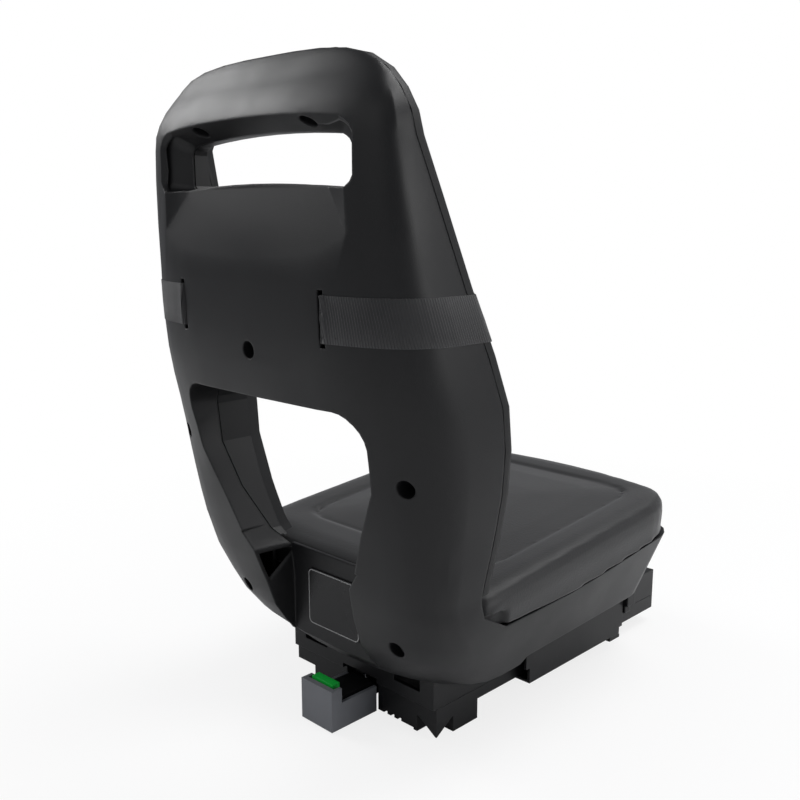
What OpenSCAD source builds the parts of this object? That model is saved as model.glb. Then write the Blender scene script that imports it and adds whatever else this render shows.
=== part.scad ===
// Rear child bike seat: a moulded bucket with a padded back and a seat cushion on a
// quick-release rack adapter. Millimetres. The seat faces +Y, +X is its right side, and the
// origin lies on the ground below the middle of the adapter.

/* [Back] */
// Height of the back's top edge above the ground
back_top = 515; // [500:1:540]
// Widest width of the back, at hip height
back_w = 316; // [300:1:332]
// Height of the widest place
hip_z = 250; // [242:1:258]
// Width across the shoulders, beside the handle bar
shoulder_w = 268; // [256:1:276]
// Height of the shoulders, where the top corners start to round
shoulder_z = 456; // [450:1:460]
// Width of the back where it meets the seat cushion
waist_w = 286; // [280:1:290]
// How far the rearmost face lies behind the origin
rear_depth = 272; // [268:1:278]
// How far the lean carries the parting line back between hip and shoulder
lean = 63; // [56:1:68]

/* [Bucket] */
// Wall thickness of the moulded shell
wall = 3; // [2.4:0.1:3.6]
// Height of the parting rim below the rear of the cushion
rim_z = 109; // [106:1:112]
// Rise of the parting rim from its low stretch to the front
rim_rise = 17.5; // [12:0.5:22]
// Width of the bucket's underside
floor_w = 236; // [230:1:240]
// Distance of the bucket's front face from the origin
front_y = 102; // [98:1:108]
// Radius of the bucket's front corners
front_r = 24; // [18:1:30]
// Visible joint between the shell and the padding
joint_gap = 0.8; // [0.4:0.1:1.2]

/* [Handle opening] */
// Width of the grip opening under the handle bar
grip_w = 180; // [164:1:186]
// Height of the grip opening's lower edge at the middle
grip_low = 429; // [426:1:432]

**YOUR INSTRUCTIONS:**
Return a word-for-word copy of the lines from the beginning of the listing to the line holding "lean = 63; // [56:1:68]", both kept.

**WRITTEN SOLUTION:**
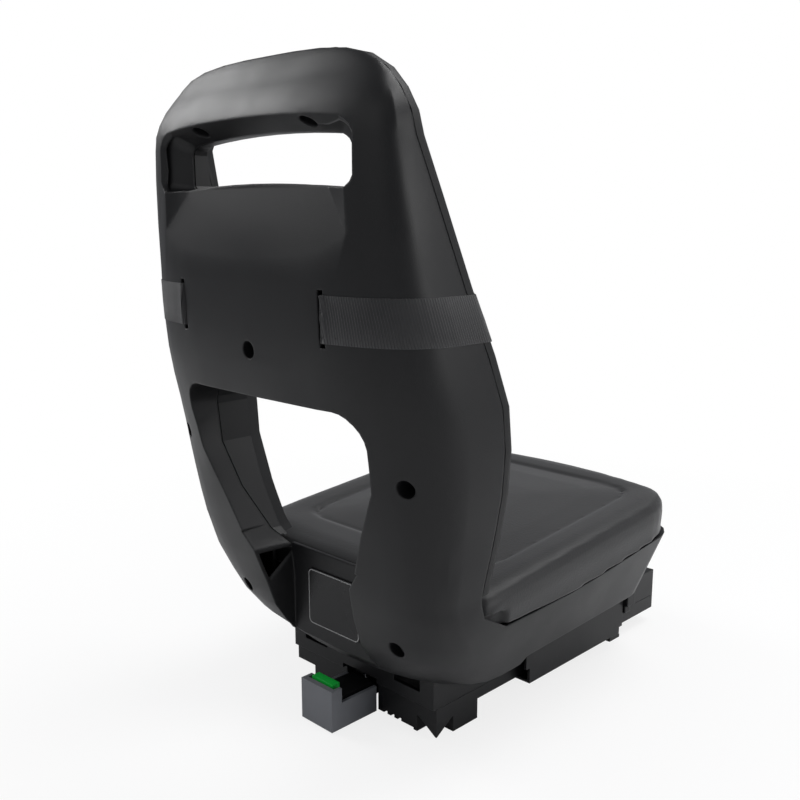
What OpenSCAD source builds the parts of this object? That model is saved as model.glb. Then write the Blender scene script that imports it and adds whatever else this render shows.
=== part.scad ===
// Rear child bike seat: a moulded bucket with a padded back and a seat cushion on a
// quick-release rack adapter. Millimetres. The seat faces +Y, +X is its right side, and the
// origin lies on the ground below the middle of the adapter.

/* [Back] */
// Height of the back's top edge above the ground
back_top = 515; // [500:1:540]
// Widest width of the back, at hip height
back_w = 316; // [300:1:332]
// Height of the widest place
hip_z = 250; // [242:1:258]
// Width across the shoulders, beside the handle bar
shoulder_w = 268; // [256:1:276]
// Height of the shoulders, where the top corners start to round
shoulder_z = 456; // [450:1:460]
// Width of the back where it meets the seat cushion
waist_w = 286; // [280:1:290]
// How far the rearmost face lies behind the origin
rear_depth = 272; // [268:1:278]
// How far the lean carries the parting line back between hip and shoulder
lean = 63; // [56:1:68]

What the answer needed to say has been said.